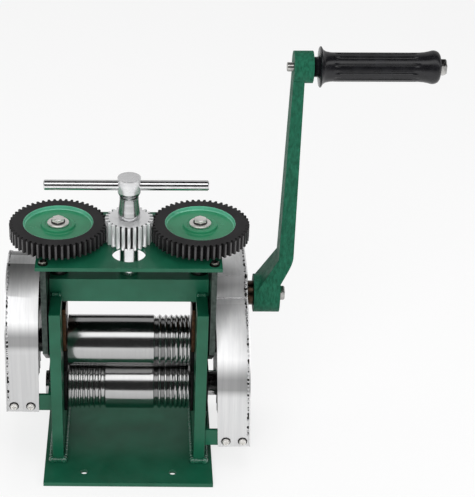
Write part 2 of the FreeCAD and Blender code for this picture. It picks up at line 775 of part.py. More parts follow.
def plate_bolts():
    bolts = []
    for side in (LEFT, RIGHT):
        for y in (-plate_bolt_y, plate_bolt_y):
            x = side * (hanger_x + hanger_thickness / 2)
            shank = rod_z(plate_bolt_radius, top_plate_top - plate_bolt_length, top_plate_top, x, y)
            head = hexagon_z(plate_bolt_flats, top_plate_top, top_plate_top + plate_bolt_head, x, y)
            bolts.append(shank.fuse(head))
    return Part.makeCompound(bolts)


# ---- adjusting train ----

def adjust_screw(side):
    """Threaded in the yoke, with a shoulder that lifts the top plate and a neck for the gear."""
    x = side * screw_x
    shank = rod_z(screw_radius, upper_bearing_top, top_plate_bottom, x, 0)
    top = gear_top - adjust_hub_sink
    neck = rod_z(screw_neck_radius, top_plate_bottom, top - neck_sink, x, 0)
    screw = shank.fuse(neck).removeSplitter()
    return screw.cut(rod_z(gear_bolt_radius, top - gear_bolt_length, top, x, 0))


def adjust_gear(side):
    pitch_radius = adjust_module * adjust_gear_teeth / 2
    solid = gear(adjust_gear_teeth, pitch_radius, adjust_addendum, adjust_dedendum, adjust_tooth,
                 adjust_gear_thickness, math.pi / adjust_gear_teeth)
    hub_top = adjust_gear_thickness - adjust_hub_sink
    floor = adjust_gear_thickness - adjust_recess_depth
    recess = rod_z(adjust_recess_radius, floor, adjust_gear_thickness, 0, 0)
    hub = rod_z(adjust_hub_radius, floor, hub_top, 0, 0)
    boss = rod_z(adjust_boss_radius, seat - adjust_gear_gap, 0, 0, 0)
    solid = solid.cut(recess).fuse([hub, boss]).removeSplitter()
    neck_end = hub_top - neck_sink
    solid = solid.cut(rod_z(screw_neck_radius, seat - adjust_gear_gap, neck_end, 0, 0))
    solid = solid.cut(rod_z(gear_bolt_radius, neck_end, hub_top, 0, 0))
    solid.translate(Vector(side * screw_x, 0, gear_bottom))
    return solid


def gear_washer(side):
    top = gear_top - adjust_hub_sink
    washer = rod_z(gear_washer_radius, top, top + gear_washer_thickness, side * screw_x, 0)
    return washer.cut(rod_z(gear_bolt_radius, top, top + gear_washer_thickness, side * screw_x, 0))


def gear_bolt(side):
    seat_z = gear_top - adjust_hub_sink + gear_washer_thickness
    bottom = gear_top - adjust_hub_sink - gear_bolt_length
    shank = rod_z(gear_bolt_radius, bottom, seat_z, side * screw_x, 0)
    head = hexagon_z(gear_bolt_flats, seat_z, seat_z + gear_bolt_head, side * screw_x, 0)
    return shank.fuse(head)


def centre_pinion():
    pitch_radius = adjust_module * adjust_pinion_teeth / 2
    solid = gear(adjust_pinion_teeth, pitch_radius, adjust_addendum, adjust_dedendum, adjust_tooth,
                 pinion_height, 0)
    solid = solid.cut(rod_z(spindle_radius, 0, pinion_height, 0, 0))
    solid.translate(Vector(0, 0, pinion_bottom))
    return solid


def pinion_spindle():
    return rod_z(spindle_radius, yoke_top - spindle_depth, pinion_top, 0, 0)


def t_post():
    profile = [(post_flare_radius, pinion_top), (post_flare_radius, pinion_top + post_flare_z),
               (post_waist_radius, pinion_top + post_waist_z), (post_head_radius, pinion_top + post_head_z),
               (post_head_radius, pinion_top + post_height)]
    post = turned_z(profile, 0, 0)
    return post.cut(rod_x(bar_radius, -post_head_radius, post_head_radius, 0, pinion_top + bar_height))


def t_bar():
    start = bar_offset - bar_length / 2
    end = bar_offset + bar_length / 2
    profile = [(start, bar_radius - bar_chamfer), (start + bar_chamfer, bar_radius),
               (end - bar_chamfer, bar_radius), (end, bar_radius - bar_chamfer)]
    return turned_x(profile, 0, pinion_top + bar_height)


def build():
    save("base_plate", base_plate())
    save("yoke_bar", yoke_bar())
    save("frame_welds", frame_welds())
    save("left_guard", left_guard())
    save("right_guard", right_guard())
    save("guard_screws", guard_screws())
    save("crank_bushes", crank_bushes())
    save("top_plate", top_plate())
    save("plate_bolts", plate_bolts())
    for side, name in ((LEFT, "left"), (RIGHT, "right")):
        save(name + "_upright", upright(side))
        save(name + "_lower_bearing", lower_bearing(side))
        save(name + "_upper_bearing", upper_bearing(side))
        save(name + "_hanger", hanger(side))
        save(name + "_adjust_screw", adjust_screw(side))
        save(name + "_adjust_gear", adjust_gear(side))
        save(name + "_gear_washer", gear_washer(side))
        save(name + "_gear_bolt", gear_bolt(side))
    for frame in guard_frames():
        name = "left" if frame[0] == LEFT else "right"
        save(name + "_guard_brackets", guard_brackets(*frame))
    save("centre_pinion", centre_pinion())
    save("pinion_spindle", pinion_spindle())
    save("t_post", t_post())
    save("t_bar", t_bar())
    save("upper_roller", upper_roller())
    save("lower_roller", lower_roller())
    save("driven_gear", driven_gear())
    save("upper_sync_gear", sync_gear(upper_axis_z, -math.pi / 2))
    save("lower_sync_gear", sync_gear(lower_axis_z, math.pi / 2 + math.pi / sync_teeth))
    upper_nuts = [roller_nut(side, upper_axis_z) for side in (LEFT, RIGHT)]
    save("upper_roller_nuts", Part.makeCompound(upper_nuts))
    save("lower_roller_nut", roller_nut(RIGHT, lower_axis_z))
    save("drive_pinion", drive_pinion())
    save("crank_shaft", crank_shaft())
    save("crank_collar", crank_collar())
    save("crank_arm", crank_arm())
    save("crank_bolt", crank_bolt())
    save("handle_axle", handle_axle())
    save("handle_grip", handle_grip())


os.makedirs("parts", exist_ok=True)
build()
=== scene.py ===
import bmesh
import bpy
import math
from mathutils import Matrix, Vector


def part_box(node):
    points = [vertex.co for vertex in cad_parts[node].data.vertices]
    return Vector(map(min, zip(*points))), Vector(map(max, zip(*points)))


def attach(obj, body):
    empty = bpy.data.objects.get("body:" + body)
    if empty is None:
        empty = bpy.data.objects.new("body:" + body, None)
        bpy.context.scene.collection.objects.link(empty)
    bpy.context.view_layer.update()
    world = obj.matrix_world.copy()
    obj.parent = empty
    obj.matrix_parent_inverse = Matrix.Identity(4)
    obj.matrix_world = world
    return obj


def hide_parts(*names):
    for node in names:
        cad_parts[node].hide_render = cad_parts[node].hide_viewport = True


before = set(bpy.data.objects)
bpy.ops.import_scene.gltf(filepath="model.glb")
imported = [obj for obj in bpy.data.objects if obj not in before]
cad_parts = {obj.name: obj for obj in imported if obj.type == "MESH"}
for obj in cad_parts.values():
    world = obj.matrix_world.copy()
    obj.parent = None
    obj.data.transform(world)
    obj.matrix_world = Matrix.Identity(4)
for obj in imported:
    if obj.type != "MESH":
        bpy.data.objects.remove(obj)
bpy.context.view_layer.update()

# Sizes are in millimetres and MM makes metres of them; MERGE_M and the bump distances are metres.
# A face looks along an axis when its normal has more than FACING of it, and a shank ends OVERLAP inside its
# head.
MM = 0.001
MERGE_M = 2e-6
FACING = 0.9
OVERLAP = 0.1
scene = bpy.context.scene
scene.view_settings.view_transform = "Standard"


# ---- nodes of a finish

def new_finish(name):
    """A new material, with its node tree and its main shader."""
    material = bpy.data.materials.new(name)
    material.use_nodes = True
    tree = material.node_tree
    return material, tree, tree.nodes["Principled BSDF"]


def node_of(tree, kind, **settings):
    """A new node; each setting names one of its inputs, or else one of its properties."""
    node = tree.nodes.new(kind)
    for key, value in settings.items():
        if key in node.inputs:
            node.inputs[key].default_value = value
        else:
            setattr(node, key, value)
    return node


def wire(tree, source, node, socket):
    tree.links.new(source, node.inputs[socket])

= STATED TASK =
Looking at the data above, return every line from the one with "upper_nuts = [roller_nut(side, upper_axis_z)" down to the one with "bpy.context.scene.collection.objects.link(empty)", exactly and inclusively.

= TASK ANSWER =
    upper_nuts = [roller_nut(side, upper_axis_z) for side in (LEFT, RIGHT)]
    save("upper_roller_nuts", Part.makeCompound(upper_nuts))
    save("lower_roller_nut", roller_nut(RIGHT, lower_axis_z))
    save("drive_pinion", drive_pinion())
    save("crank_shaft", crank_shaft())
    save("crank_collar", crank_collar())
    save("crank_arm", crank_arm())
    save("crank_bolt", crank_bolt())
    save("handle_axle", handle_axle())
    save("handle_grip", handle_grip())


os.makedirs("parts", exist_ok=True)
build()
=== scene.py ===
import bmesh
import bpy
import math
from mathutils import Matrix, Vector


def part_box(node):
    points = [vertex.co for vertex in cad_parts[node].data.vertices]
    return Vector(map(min, zip(*points))), Vector(map(max, zip(*points)))


def attach(obj, body):
    empty = bpy.data.objects.get("body:" + body)
    if empty is None:
        empty = bpy.data.objects.new("body:" + body, None)
        bpy.context.scene.collection.objects.link(empty)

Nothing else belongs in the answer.